In the case where $n$ is odd, we can similarly apply the permutation $$ [1,2,3,\dots,n] \mapsto [1,3,\dots,n-2,n,2,4,\dots,n-1]. $$ Doing so gives us a matrix of the form $$ B = \pmatrix{ 1 & 0 & x^T\\ 0 & 0 & P\\ x & P^T & 0}. $$ We note that this has the same determinant as the matrix $$ C = \pmatrix{ 1 & 0 & 0 \\ 0&I&0\\ -x & 0 & I} B = \pmatrix{ 1 & 0 & x^T\\ 0 & 0 & P\\ 0 & P^T & -xx^T }. $$ Because $C$ is block upper-triangular, we have $$ \det(C) = 1 \cdot \det \pmatrix{0&P\\P^T & -xx^T}. $$ By our work in the previous case, we see that the second determinant must have an absolute value equal to a perfect square.
This is a slight expansion of the proof presented here, which is linked to in the comments to the OEIS sequence of these determinants here.
Proof: Consider the commutative ring $A=\Bbb Z[x_1,\dots,x_n]$ and let $M_n$ be the matrix of a quadratic form on the rational field of fractions of $A$. Let $e_0,\dots,e_n$ be the vectors for the canonical basis. Let $b$ be the associated bilinear form. By hypothesis, $b(e_i,e_j)=0$ if $i+j$ is even, except for $b(e_0,e_0)=1$.
Consider the odd case $n = 2k+1$. Let $$ f_0=e_n\\ f_1=e_n+e_{n-2}\\ f_2=e_n+e_{n-2}+e_{n-4}\\ \vdots\\ f_k=e_n+e_{n-2}+\cdots +e_1\\ f_{k+1}=e_{n-1}\\ f_{k+2}=e_{n-1}+e_{n-3}\\ \vdots \\ f_n=e_{n-1}+e_{n-3}+\cdots +e_0.\\ $$ Then the matrix of $b$ relative to the basis $\{f_0,f_1,\dots,f_n\}$ has the form $$ N = \pmatrix{0&P\\P^\top &Q}, $$ Where $Q$ is the matrix with a $1$ as its bottom-right entry and zeros elsewhere.
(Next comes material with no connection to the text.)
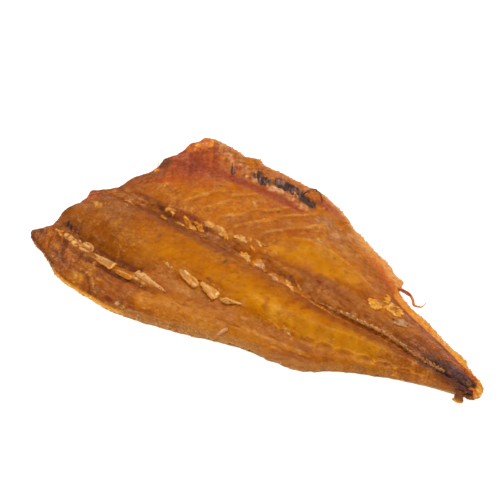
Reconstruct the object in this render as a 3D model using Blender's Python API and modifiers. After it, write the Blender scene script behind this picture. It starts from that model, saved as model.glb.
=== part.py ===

Since $P$ is a square matrix, the determinant of $N$ is $\pm$ a square (sign depending on $n \bmod 4$). Indeed, we can circularly shift the columns of $N$ repeatedly to get the matrix $$ \pmatrix{P & 0\\Q & P^\top}, $$ which has determinant $\det(P)\det(P^\top) = \det(P)^2$. On the other hand, $N$ is obtained from $M$ via $N = X^\top MX$, where $X$ is the change of basis matrix from $\{e_0,\dots,e_n\}$ to $\{f_0,\dots,f_n\}$. Thus, we have $\det(M) = \det(N)/\det(X)^2$, which means that $\det(M)$ must also have an absolute value equal to a perfect square in $\Bbb Q(x_1,\dots,x_n)$, and this determinant is a polynomial in $\Bbb Z[x_1,\dots,x_n]$ which is integrally closed. Therefore, $\det(M)$ is $\pm$ a perfect square in $\Bbb Z[x_1,\dots,x_n]$.
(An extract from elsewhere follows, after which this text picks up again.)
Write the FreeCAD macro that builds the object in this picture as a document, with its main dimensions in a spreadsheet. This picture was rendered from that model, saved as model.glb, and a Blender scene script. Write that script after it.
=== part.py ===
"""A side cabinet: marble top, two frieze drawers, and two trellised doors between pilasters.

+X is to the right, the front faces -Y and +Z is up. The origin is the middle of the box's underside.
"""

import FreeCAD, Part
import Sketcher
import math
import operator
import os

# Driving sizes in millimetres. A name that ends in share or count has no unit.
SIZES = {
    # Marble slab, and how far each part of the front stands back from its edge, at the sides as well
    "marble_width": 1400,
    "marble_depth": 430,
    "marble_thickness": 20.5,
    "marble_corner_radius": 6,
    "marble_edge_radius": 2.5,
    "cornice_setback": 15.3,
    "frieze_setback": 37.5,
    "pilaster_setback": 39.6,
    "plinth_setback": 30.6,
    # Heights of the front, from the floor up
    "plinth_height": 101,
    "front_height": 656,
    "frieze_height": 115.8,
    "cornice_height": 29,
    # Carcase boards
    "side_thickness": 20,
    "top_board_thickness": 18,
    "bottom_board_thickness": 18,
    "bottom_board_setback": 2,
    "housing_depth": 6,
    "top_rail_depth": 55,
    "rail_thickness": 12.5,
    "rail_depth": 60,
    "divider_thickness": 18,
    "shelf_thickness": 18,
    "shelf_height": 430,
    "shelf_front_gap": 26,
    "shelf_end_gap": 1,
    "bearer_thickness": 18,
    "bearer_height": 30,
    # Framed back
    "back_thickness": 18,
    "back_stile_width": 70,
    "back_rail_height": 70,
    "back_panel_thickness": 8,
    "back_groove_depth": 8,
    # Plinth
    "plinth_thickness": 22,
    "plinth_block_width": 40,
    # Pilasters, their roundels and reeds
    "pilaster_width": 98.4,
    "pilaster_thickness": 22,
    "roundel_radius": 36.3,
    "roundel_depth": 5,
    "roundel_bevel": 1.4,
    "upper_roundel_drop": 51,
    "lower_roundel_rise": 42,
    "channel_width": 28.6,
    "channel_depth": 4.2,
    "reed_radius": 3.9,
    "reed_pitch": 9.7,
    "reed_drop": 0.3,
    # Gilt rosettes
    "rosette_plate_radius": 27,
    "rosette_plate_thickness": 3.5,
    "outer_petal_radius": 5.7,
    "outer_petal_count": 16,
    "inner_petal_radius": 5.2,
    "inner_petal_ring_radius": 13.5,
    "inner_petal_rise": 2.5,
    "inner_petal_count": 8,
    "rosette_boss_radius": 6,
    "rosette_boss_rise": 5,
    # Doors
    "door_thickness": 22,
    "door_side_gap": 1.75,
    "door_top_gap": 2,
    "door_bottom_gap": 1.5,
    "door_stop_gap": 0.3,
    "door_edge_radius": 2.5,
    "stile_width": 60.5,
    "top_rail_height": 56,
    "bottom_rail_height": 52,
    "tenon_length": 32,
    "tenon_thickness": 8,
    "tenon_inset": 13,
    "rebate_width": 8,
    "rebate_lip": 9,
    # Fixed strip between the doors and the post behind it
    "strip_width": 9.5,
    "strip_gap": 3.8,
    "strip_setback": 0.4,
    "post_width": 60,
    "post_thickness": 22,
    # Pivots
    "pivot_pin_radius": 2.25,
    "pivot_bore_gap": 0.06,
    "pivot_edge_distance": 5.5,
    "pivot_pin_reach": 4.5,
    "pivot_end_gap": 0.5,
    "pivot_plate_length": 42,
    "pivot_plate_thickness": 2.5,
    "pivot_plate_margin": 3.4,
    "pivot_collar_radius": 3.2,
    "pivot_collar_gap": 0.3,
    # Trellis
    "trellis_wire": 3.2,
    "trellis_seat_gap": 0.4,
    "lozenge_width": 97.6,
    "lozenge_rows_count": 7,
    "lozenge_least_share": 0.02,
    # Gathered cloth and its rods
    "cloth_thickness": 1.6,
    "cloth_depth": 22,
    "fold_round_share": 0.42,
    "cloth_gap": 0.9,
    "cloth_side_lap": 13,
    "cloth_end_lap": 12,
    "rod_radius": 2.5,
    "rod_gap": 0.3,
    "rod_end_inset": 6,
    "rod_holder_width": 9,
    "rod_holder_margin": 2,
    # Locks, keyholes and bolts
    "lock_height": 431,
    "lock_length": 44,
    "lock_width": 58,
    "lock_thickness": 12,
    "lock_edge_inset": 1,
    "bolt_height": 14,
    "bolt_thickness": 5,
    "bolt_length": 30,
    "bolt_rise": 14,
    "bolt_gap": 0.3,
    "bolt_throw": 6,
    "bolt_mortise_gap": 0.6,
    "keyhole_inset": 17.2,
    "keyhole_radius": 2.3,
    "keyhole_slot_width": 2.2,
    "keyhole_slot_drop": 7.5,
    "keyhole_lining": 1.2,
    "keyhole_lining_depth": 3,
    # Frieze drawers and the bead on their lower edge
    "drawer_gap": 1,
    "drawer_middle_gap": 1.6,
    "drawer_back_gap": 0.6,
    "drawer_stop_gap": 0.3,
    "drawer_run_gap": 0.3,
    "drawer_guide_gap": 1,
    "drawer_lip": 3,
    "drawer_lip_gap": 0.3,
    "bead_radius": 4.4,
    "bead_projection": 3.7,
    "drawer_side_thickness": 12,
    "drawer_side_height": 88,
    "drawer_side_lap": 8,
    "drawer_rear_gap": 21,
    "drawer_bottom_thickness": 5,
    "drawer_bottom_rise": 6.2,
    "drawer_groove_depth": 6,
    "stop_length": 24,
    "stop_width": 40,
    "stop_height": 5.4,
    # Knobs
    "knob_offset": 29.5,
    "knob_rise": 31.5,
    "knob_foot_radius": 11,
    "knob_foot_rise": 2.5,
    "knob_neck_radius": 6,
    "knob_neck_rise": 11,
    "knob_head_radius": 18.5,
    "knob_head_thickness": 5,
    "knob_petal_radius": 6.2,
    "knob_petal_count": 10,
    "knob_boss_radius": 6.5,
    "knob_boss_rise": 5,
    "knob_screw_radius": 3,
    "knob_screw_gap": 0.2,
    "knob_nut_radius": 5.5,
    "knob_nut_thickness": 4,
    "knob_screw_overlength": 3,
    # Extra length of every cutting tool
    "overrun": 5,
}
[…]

For $n$ even , we have the same form for $N$. $P$ is not a square matrix, but the determinant of $N$ is (except sign) the same as for the matrix obtained after deleting last row and last column of $N$. From there, the steps from the case where $P$ is square apply.